Gelinen nokta itibariyle, ölenlerin aileleri ve arkadaşları bu dâvânın iyi yürümediğini, adaletin hâlâ çok uzakta olduğunu düşünüyorlar. Asıl suçluların, onları yönlendirenlerin ve koruyanların dâvâya dahil edilmediğini, ihmali olan devlet yetkilisi ve görevlilerinin soruşturmadan ve dâvâdan uzak tutulduğunu ileri sürüyorlar.  

 

Özellikle Ana Dâvâ duruşmalarının Hilvan Cezaevi Kampüsünde görülmesinin ve önlem adına orada yapılan uygulamaların, mağdur yakınlarına baskı halini aldığını düşünüyorlar.

 

Şu ana kadar dâvânın yargı önüne çıkmış yegâne sanığının Yakup Şahin olduğuna ve onun da duruşmalara SEGBİS diye bilinen uzaktan görüntülü sistemle katılması kararı alındığına dikkat çekiyorlar.

 

Katliamda ölen ve yaralananların yakınları ve avukatları, dört yıldır yaşananlardan hareketle, devletin dâvâyı savsakladığı, adaletin tecelli etmesini engelleyecek tavırlar içinde olduğu fikri ve hissiyatı içinde.

 

Adalet talebini anlamak çok mu zor?

 

Kayıplarını anmak, dâvânın seyrine dair itiraz ve protestolarını dile getirmek neden en doğal insan hakları arasında görülmez; izahı çok zor.
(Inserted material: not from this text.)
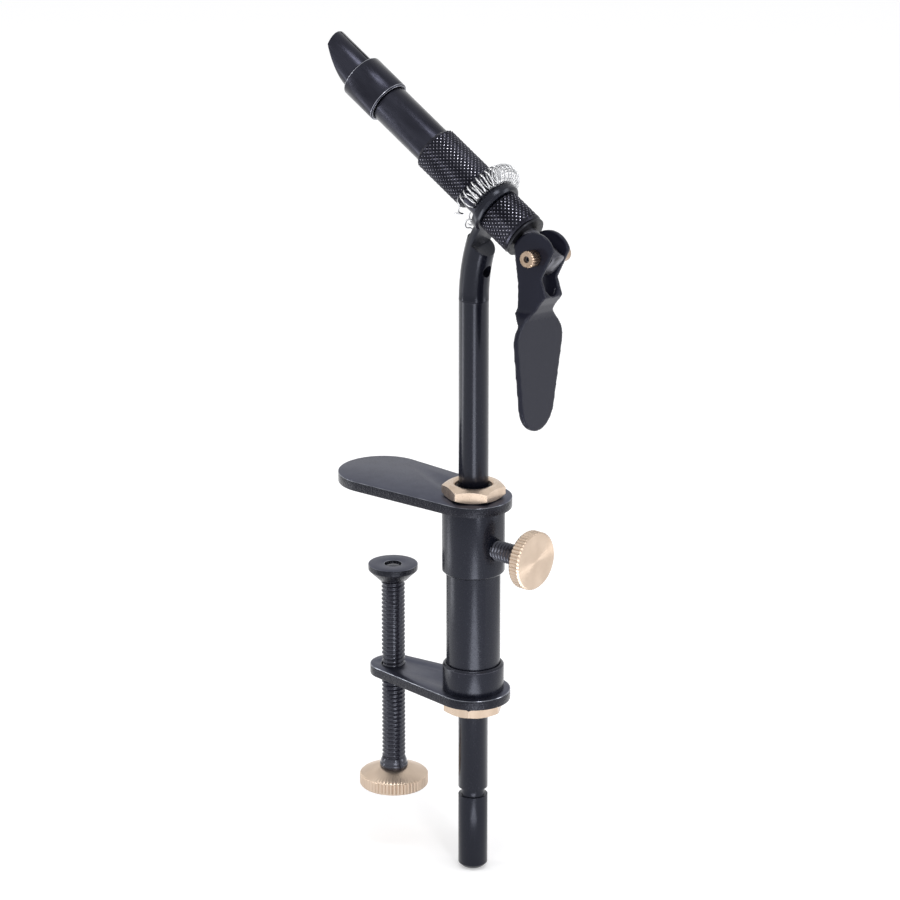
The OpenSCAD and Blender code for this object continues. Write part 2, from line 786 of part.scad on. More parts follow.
// Side view of the lever: X to the tip, Y to the front
module lever_side() {
    front = sheet * (1 - paddle_lift_share);
    back = -sheet * paddle_lift_share;
    polygon(concat(cam_edge(), [
        [web_from * rim_shares[0], -web_back * rim_shares[1]],
        [web_from * rim_shares[2], -web_back * rim_shares[3]],
        [web_from, -web_back],
        [(web_from + neck_at) / 2, -web_back * web_shares[0]],
        [neck_at, -web_back * web_shares[1]],
        [neck_at + sheet, back],
        [lever_len, back - sheet * tip_share],
        [lever_len, front - sheet * tip_share],
        [neck_at + 2 * sheet, front],
        [neck_at + sheet, (front + ear_front) / 2],
        [neck_at, ear_front],
        [web_from, ear_front],
        [web_from * rim_shares[2], ear_front * rim_shares[4]]]));
}

// Front view of the lever: X to the tip, Y across
module lever_face() {
    shoulder = [paddle_at, paddle_half_w - shoulder_r];
    tip = [lever_len - paddle_tip_r, 0];
    line = tip - shoulder;
    side = atan2(line[1], line[0]) + acos((shoulder_r - paddle_tip_r) / norm(line));
    ear_end = -cam_reach - over;
    half = concat(
        [[ear_end, ear_out]],
        [for (i = [0 : flare_parts - 1]) let (u = i / flare_parts)
            [neck_at + (paddle_at - neck_at) * (flare_start_share + (1 - flare_start_share) * u),
             ear_out + (paddle_half_w - ear_out) * (1 - cos(180 * pow(u, flare_power))) / 2]],
        [for (i = [0 : arc_parts]) let (t = 90 + (side - 90) * i / arc_parts)
            shoulder + shoulder_r * [cos(t), sin(t)]],
        [for (i = [0 : 2 * arc_parts]) let (t = side * (1 - i / (2 * arc_parts)))
            tip + paddle_tip_r * [cos(t), sin(t)]]);
    polygon(concat(half, [for (i = [len(half) - 2 : -1 : 0]) [half[i][0], -half[i][1]]]));
}

// The channel between the ears, open to the front, seen from the side
module lever_channel() {
    polygon([[-cam_reach - over, -cam_reach - over],
             [web_from - sheet, -cam_reach - over],
             [web_from - sheet, sheet - web_back],
             [web_from, sheet - web_back],
             [(web_from + neck_at) / 2, sheet - web_back * web_shares[0]],
             [neck_at, sheet - web_back * web_shares[1]],
             [neck_at + sheet, sheet * (1 - paddle_lift_share)],
             [neck_at + 2 * sheet, sheet * (1 - paddle_lift_share)],
             [neck_at + 2 * sheet, ear_front + over],
             [cam_reach, cam_reach + over],
             [-cam_reach - over, cam_reach + over]]);
}

module across(half) {
    rotate([90, 0, 0]) translate([0, 0, -half]) linear_extrude(2 * half) children();
}

module lever() {
    color("#2a2b30") in_lever() difference() {
        intersection() {
            across(paddle_half_w + over) lever_side();
            translate([0, 0, -cam_reach - over]) linear_extrude(2 * (cam_reach + over)) lever_face();
        }
        across(ear_in) lever_channel();
        translate([web_from - ear_in, 0, -web_back - over])
            cylinder(r = ear_in - seat_gap, h = sheet + web_back);
        rotate([90, 0, 0]) translate([0, 0, -ear_out - over])
            cylinder(r = pivot_r + seat_gap, h = 2 * (ear_out + over));
    }
}

module pivot_pin() {
    head = ear_out + pivot_far_out;
    color("silver") in_lever() rotate([-90, 0, 0]) {
        translate([0, 0, -head]) cylinder(r = pivot_r, h = head + ear_out);
        translate([0, 0, -head]) cylinder(r = pivot_knob_r, h = pivot_far_out - seat_gap);
        translate([0, 0, ear_out])
            cylinder(r = pivot_r * core_shares[0], h = pivot_near_out * core_shares[1]);
    }
}

module pivot_knob() {
    color("burlywood") in_lever() rotate([-90, 0, 0]) difference() {
        translate([0, 0, ear_out + seat_gap]) cylinder(r = pivot_knob_r, h = pivot_near_out - seat_gap);
        translate([0, 0, ear_out - over])
            cylinder(r = pivot_r * core_shares[0] + seat_gap, h = pivot_near_out + 2 * over);
    }
}

// A point of the spring wire's middle line, in the head's frame
function spring_point(i) =
    let (turn = spring_start - spring_arc * i / arc_steps,
         curl = 360 * i / curl_rings,
         out = spring_ring_r + curl_r * cos(curl))
    [spring_at + curl_r * sin(curl), out * sin(turn), out * cos(turn)];

function unit(v) = v / norm(v);

near_tail = spring_point(0) - 3 * wire_d * unit(spring_point(1) - spring_point(0));
far_tail = spring_point(arc_steps)
           + 3 * wire_d * unit(spring_point(arc_steps) - spring_point(arc_steps - 1));
spring_path = concat([near_tail], [for (i = [0 : arc_steps]) spring_point(i)], [far_tail]);

function path_way(p, i) = unit(p[min(i + 1, len(p) - 1)] - p[max(i - 1, 0)]);

// A tube along a path; each ring is turned to look away from the ring spring's middle line
function ring_out(p, i) =
    let (way = path_way(p, i),
         turn = atan2(p[i][1], p[i][2]),
         core = [spring_at, spring_ring_r * sin(turn), spring_ring_r * cos(turn)],
         away = p[i] - core)
    unit(away - way * (away * way));

module wire_tube(p, r, sides) {
    count = len(p);
    points = [for (i = [0 : count - 1])
        let (way = path_way(p, i), out = ring_out(p, i), side = cross(way, out))
        for (k = [0 : sides - 1]) p[i] + r * (out * cos(360 * k / sides) + side * sin(360 * k / sides))];
    walls = [for (i = [0 : count - 2]) for (k = [0 : sides - 1])
        let (a = i * sides + k, b = i * sides + (k + 1) % sides)
        each [[a, a + sides, b], [b, a + sides, b + sides]]];
    start = [for (k = [1 : sides - 2]) [0, k, k + 1]];
    last = (count - 1) * sides;
    end = [for (k = [1 : sides - 2]) [last, last + k + 1, last + k]];
    polyhedron(points = points, faces = concat(walls, start, end));
}

// Least gap of the wire to itself, between places more than half a curl apart
function least_gap(p) =
    min([for (i = [0 : len(p) - 1]) for (j = [i + curl_rings / 2 : min(i + 3 * curl_rings, len(p) - 1)])
        norm(p[i] - p[j])]) - wire_d;

echo(spring_gap = least_gap(spring_path));

module material_spring() {
    color("whitesmoke") in_head() wire_tube(spring_path, wire_d / 2, wire_sides);
}

upper_plate();
lower_plate();
column_tube();
upper_collar();
lower_collar();
upper_nut();
lower_nut();
clamp_pad();
clamp_screw();
clamp_knob();
pressure_slug();
thumb_screw();
thumb_knob();
post_liner();
post();
barrel();
jaw_collar();
grip_sleeve();
material_spring();
adjusting_sleeve();
thrust_washer();
drawbar();
jaw_pin();
jaw_near();
jaw_far();
lever();
pivot_pin();
pivot_knob();
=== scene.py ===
"""Looks of a fly tying vise: finishes and fine forms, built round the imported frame."""

from __future__ import annotations

import json
import logging
from dataclasses import dataclass
from enum import Enum
from math import atan2, ceil, cos, pi, radians, sin
from typing import Sequence

import bmesh
import bpy
from mathutils import Matrix, Vector


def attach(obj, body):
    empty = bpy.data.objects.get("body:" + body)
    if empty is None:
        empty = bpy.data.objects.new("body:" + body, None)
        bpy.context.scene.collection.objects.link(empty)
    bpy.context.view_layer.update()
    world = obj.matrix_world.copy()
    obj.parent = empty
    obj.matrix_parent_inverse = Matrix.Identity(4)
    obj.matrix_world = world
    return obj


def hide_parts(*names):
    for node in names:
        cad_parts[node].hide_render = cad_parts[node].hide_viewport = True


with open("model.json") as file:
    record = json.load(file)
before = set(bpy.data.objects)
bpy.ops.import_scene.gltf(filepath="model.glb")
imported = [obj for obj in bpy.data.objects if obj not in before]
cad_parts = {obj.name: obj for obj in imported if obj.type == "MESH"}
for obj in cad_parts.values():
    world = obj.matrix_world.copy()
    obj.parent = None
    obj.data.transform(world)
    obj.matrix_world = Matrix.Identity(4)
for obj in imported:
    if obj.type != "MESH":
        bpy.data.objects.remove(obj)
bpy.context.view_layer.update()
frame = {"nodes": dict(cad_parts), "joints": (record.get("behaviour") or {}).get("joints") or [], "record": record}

MM = 0.001
LOG = logging.getLogger("vise")

Point2 = tuple[float, float]
Point3 = tuple[float, float, float]
Colour = tuple[float, float, float]
Mesh = bmesh.types.BMesh
Socket = bpy.types.NodeSocket

# Lengths in millimetres: a hair, two welds, a close and a loose fit, and a joined part's overlap
NEAR = 0.001
TURNED_WELD = 0.0001
PACKED_WELD = 0.002
FIT = 0.02
GAP = 0.05
OVERLAP = 1.0

# A thread's crest: steps from its outer radius in millimetres, and shares of its pitch
THREAD_CREST = ((-0.06, 0.36), (0.0, 0.4), (0.0, 0.5), (-0.06, 0.54))
ROOT_FROM = 0.9

# Steps round a thin part, steps of a ribbed rim to one tooth, and its least sharp angle in degrees
SMALL_STEPS = 48
RIB_STEPS = 3
RIB_SHARP = 24.0

# Numbers of a piece's finishes
FACE_SLOT = 0
EDGE_SLOT = 1
RIM_SLOT = 2

# Octaves of a coarse, a middling and a fine noise
COARSE = 2
MIDDLING = 3
FINE = 4

WHITE = (1.0, 1.0, 1.0, 1.0)
MIDDLE_SPAN = (0.3, 0.7)


def joint(name: str) -> dict:
    """Finds one joint of the frame.

    Args:
        name: The joint's name.

    Returns:
        The joint's entry, with its axis and place.
    """
    return next(j for j in frame["joints"] if j["name"] == name)


def axes_at(origin: Vector, along: Vector, side: Vector) -> Matrix:
    """Makes a place from an origin, the direction of its Z and that of its X.

    Args:
        origin: The place's origin, in metres.
        along: The direction of Z.
        side: A direction near that of X.

    Returns:
        The matrix from the place to the frame.
    """
    z = along.normalized()
    x = (side - z * side.dot(z)).normalized()
    y = z.cross(x)
    place = Matrix((x, y, z)).transposed().to_4x4()
    place.translation = origin
    return place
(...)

Mağdurların anayasal hakkı olan adalet arayışı, sokakları hıncahınç insan dolu Kadıköy gibi bir ilçede, niçin bir polis ordusuyla ve göz yaşartıcı gazla dağıtılmak istenir; anlamak mümkün değil.

 

Yurttaşlar karşısında güvenlik güçlerinin çifte standartlı bir tavır içerisinde olduğu yolunda güçlü bir kanaat var. Böyle olaylar bu kanaati daha da güçlendiriyor. Adalet, güvenlik ve yargı kurumlarının uygulamaları yıllardır yerlerde süründüğü halde, iktidardan ve ilgili kurumlardan bu kanaati değiştirecek herhangi bir adım görünmüyor.

 

Nihayetinde, bu olayda vatandaş anayasanın kendisine tanıdığı hakkı kullanıp, alt tarafı bir düşünce açıklama ve protesto eylemi yapmak istedi. O tarafa bu tarafa çekmenin anlamı yoktu. Müdahale edilmese bir iki saat içinde bitecek bir mesele ülke çapında olay haline getirildi. Mağdur insanlar bir kez daha mağdur edildi.

 

Anlamsız gerekçeler ileri sürmeden, gözaltına alınan siyasi parti temsilcileri ve diğer mağdur yakınları hemen serbest bırakılmalı ve bu rezaleti yaratanlara işten el çektirilmelidir.

 

Artık anlaşılması lâzım, böyle sahneleri hiç kimse görmek istemiyor!